>> begin

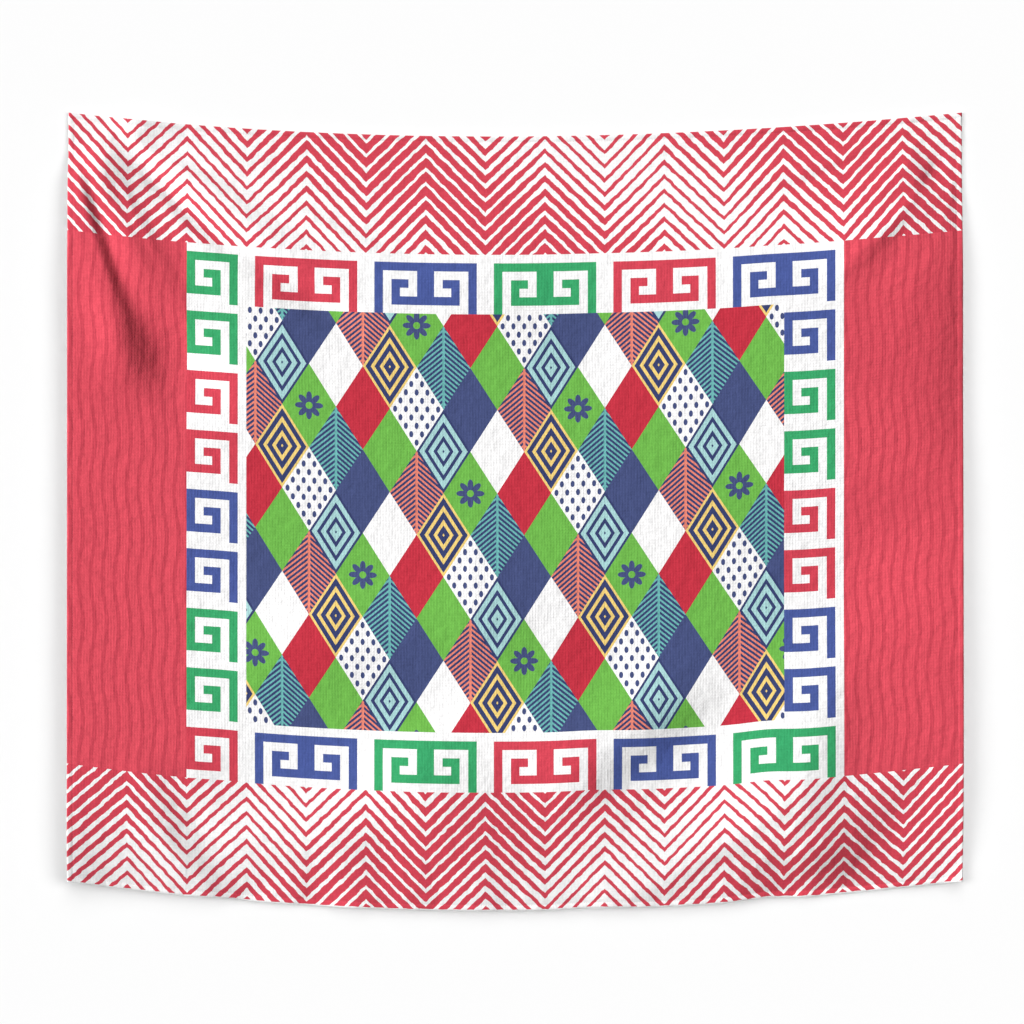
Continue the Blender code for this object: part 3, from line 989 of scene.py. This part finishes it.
def cloth_shader(add, shade, place):
    """Matte woven polyester of this colour: soft fuzz at its edges, and a grain in its dye."""
    mottle, bump = woven(add, place)
    grain = add(RANGE, mottle, *GRAIN_RANGE)
    grained = add(VECTOR, "SCALE", shade, Scale=grain)
    rough = add(RANGE, mottle, *CLOTH_ROUGH_RANGE)
    finish = {"Specular IOR Level": 0.3, "Sheen Weight": 0.08, "Sheen Roughness": 0.5}
    shader = add("ShaderNodeBsdfPrincipled", grained, Roughness=rough, Normal=bump, **finish)
    add("ShaderNodeOutputMaterial", shader)


def printed_front(printed):
    """Plain-woven polyester, dye-printed: matte, with fine grain in the colours."""
    material, add = start_material("printed woven polyester")
    place = add("ShaderNodeUVMap", uv_map="cloth")
    shade = add(GROUP, printed, place)
    cloth_shader(add, shade, place)
    return material


def plain_back(look, printed):
    """The unprinted back of the same cloth, where the print shows through faintly."""
    material, add = start_material("unprinted woven polyester")
    place = add("ShaderNodeUVMap", uv_map="cloth")
    shade = add(GROUP, printed, place)
    shade = add(MIX, "RGBA", look.show_through, look.white, shade)
    cloth_shader(add, shade, place)
    return material


# The thread's plies turn once in 0.7 mm, in a wave of this scale and distortion.
PLY_WAVE = (450.0, 0.5)
# The thread's dye is scaled from this share in the grooves between the plies to this share on their
# crowns: painted shade and painted highlight that follow the twist's bump.
PLY_PAINTED_SHADE_RANGE = (0.0, 1.0, 0.82, 1.08)
PLY_ROUGH_RANGE = (0.0, 1.0, 0.75, 0.60)


def sewing_thread(stitch):
    """Spun polyester sewing thread in a soft twist, with painted shade in the grooves between its plies
    and a painted highlight on their crowns.
    """
    material, add = start_material("spun polyester thread")
    place = add("ShaderNodeTexCoord").outputs["Object"]
    twist = add(WAVE, "DIAGONAL", place, *PLY_WAVE).outputs["Fac"]
    # Painted shade and highlight: the dye is darker where the twist's bump is low and lighter where it
    # is high.
    shade = add(RANGE, twist, *PLY_PAINTED_SHADE_RANGE)
    shade = add(VECTOR, "SCALE", stitch.dye[:3], Scale=shade)
    rough = add(RANGE, twist, *PLY_ROUGH_RANGE)
    bump = add("ShaderNodeBump", Strength=0.5, Distance=0.0001, Height=twist)
    shader = add("ShaderNodeBsdfPrincipled", shade, Roughness=rough, Normal=bump)
    add("ShaderNodeOutputMaterial", shader)
    return material


def one_sided_wall():
    """White wall paint, seen and lit only from the front, so that the cloth's back shows too."""
    material, add = start_material("white wall paint")
    paint = add("ShaderNodeBsdfDiffuse", linear("#F1F1F1"))
    clear = add("ShaderNodeBsdfTransparent")
    facing = add("ShaderNodeNewGeometry").outputs["Backfacing"]
    mixed = add("ShaderNodeMixShader", facing, paint, clear)
    add("ShaderNodeOutputMaterial", mixed)
    return material


# The floor's mottle is soft, in cells of a third of a metre.
FLOOR_NOISE = (3.0, 3.0)
FLOOR_RANGE = (0.3, 0.7, 0.78, 0.82)


def pale_floor():
    """Pale matte floor paint with a faint mottle."""
    material, add = start_material("pale floor paint")
    place = add("ShaderNodeTexCoord").outputs["Object"]
    mottle = add(NOISE, "3D", place, *FLOOR_NOISE)
    shade = add(RANGE, mottle, *FLOOR_RANGE)
    paint = add("ShaderNodeBsdfDiffuse", shade)
    add("ShaderNodeOutputMaterial", paint)
    return material


# Stage


def stage_plane(name, place, turn, material):
    """A flat part of the stage, with its place in its mesh."""
    bpy.ops.object.select_all(action="DESELECT")
    bpy.ops.mesh.primitive_plane_add(size=STAGE_SIZE, location=place, rotation=turn)
    plane = bpy.context.object
    bpy.ops.object.transform_apply(location=True, rotation=True, scale=True)
    plane.name = name
    plane.data.name = name
    plane.data.materials.append(material)
    return plane


def shine(lamp, energy, *things):
    """Add a soft lamp far away, which lights these things alone, or everything if none is given."""
    turn = Vector(lamp.direction).to_track_quat("-Z", "Y").to_euler()
    bpy.ops.object.light_add(type="SUN", rotation=turn)
    light = bpy.context.object
    light.name = lamp.name
    light.data.energy = energy
    light.data.angle = lamp.softness
    if things:
        lit = bpy.data.collections.new(f"lit by the {lamp.name}")
        for thing in things:
            lit.objects.link(thing)
        light.light_linking.receiver_collection = lit


# Operators


class TAPESTRY_OT_hang_cloth(bpy.types.Operator):
    """Make the printed cloth with its folds and turned hem, and the stitches that hold the hem"""

    bl_idname = "tapestry.hang_cloth"
    bl_label = "Hang cloth"

    def execute(self, context):
        panel = context.scene.tapestry_panel
        look = context.scene.tapestry_print
        printed = tapestry_print(look, panel)
        cloth, paths = weave_sheet(panel, printed_front(printed), plain_back(look, printed))
        stitches = sew(context.scene.tapestry_stitch, paths)
        stitches.data.materials.append(sewing_thread(context.scene.tapestry_stitch))
        for piece in (cloth, stitches):
            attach(piece, "root")
        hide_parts("cloth")
        return {"FINISHED"}


class TAPESTRY_OT_set_stage(bpy.types.Operator):
    """Make the wall, the floor, the lamps and the camera"""

    bl_idname = "tapestry.set_stage"
    bl_label = "Set stage"

    def execute(self, context):
        look = context.scene.tapestry_stage
        upright = (math.pi / 2, 0.0, 0.0)
        wall_place = (0.0, look.wall_gap, WALL_MIDDLE)
        floor_place = (0.0, 0.0, look.floor_height)
        wall = stage_plane("wall", wall_place, upright, one_sided_wall())
        for ray in ("diffuse", "glossy", "transmission", "shadow"):
            setattr(wall, f"visible_{ray}", False)
        floor = stage_plane("floor", floor_place, (0.0, 0.0, 0.0), pale_floor())
        floor.visible_shadow = False
        floor.visible_diffuse = False
        cloth = bpy.data.objects["tapestry_cloth"]
        stitches = bpy.data.objects["hem_stitches"]
        shine(KEY_LAMP, look.key, cloth, stitches, floor)
        for lamp in WALL_LAMPS:
            shine(lamp, look.wash, wall)
        shine(BACK_LAMP, look.back)
        world = bpy.data.worlds.new("even fill")
        world.use_nodes = True
        background = world.node_tree.nodes["Background"]
        background.inputs["Strength"].default_value = look.fill
        background.inputs["Color"].default_value = linear("#FFFFFF")
        context.scene.world = world
        eye = (look.aim_x, -look.distance, look.aim_z)
        bpy.ops.object.camera_add(location=eye, rotation=upright)
        camera = bpy.context.object
        camera.data.sensor_width = 36.0
        camera.data.lens = camera.data.sensor_width * look.distance / look.frame_width
        context.scene.camera = camera
        context.scene.view_settings.view_transform = "Standard"
        return {"FINISHED"}


class TAPESTRY_PT_tapestry(bpy.types.Panel):
    """Lists the tapestry's pieces, with their sizes and colours"""

    bl_idname = "TAPESTRY_PT_tapestry"
    bl_label = "Wall tapestry"
    bl_space_type = "VIEW_3D"
    bl_region_type = "UI"
    bl_category = "Tapestry"

    def draw(self, context):
        for operator in OPERATORS:
            self.layout.operator(operator.bl_idname)
        for attribute, group in PROPERTY_GROUPS.items():
            box = self.layout.box()
            for name in group.__annotations__:
                box.prop(getattr(context.scene, attribute), name)


OPERATORS = (TAPESTRY_OT_hang_cloth, TAPESTRY_OT_set_stage)
CLASSES = tuple(PROPERTY_GROUPS.values()) + OPERATORS + (TAPESTRY_PT_tapestry,)


def register():
    for item in CLASSES:
        bpy.utils.register_class(item)
    for attribute, group in PROPERTY_GROUPS.items():
        setattr(bpy.types.Scene, attribute, bpy.props.PointerProperty(type=group))


def unregister():
    for attribute in PROPERTY_GROUPS:
        delattr(bpy.types.Scene, attribute)
    for item in reversed(CLASSES):
        bpy.utils.unregister_class(item)


def main():
    register()
    bpy.ops.tapestry.hang_cloth()
    bpy.ops.tapestry.set_stage()


if __name__ == "__main__":
    main()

>> end

TASK | Please write out exactly the lines from the start of the data through the line that contains "PLY_ROUGH_RANGE = (0.0, 1.0, 0.75, 0.60)", both ends included, and nothing else.

CORRECT RESULT |
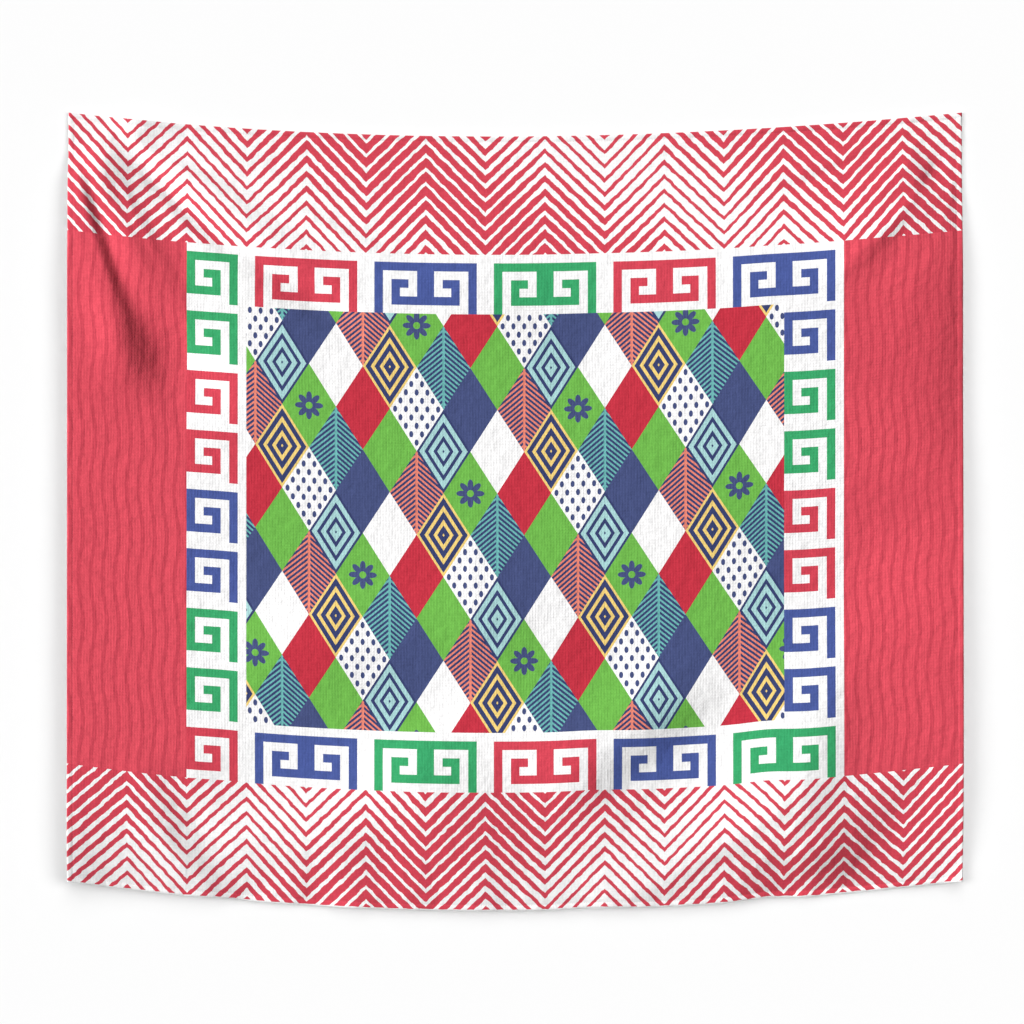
Continue the Blender code for this object: part 3, from line 989 of scene.py. This part finishes it.
def cloth_shader(add, shade, place):
    """Matte woven polyester of this colour: soft fuzz at its edges, and a grain in its dye."""
    mottle, bump = woven(add, place)
    grain = add(RANGE, mottle, *GRAIN_RANGE)
    grained = add(VECTOR, "SCALE", shade, Scale=grain)
    rough = add(RANGE, mottle, *CLOTH_ROUGH_RANGE)
    finish = {"Specular IOR Level": 0.3, "Sheen Weight": 0.08, "Sheen Roughness": 0.5}
    shader = add("ShaderNodeBsdfPrincipled", grained, Roughness=rough, Normal=bump, **finish)
    add("ShaderNodeOutputMaterial", shader)


def printed_front(printed):
    """Plain-woven polyester, dye-printed: matte, with fine grain in the colours."""
    material, add = start_material("printed woven polyester")
    place = add("ShaderNodeUVMap", uv_map="cloth")
    shade = add(GROUP, printed, place)
    cloth_shader(add, shade, place)
    return material


def plain_back(look, printed):
    """The unprinted back of the same cloth, where the print shows through faintly."""
    material, add = start_material("unprinted woven polyester")
    place = add("ShaderNodeUVMap", uv_map="cloth")
    shade = add(GROUP, printed, place)
    shade = add(MIX, "RGBA", look.show_through, look.white, shade)
    cloth_shader(add, shade, place)
    return material


# The thread's plies turn once in 0.7 mm, in a wave of this scale and distortion.
PLY_WAVE = (450.0, 0.5)
# The thread's dye is scaled from this share in the grooves between the plies to this share on their
# crowns: painted shade and painted highlight that follow the twist's bump.
PLY_PAINTED_SHADE_RANGE = (0.0, 1.0, 0.82, 1.08)
PLY_ROUGH_RANGE = (0.0, 1.0, 0.75, 0.60)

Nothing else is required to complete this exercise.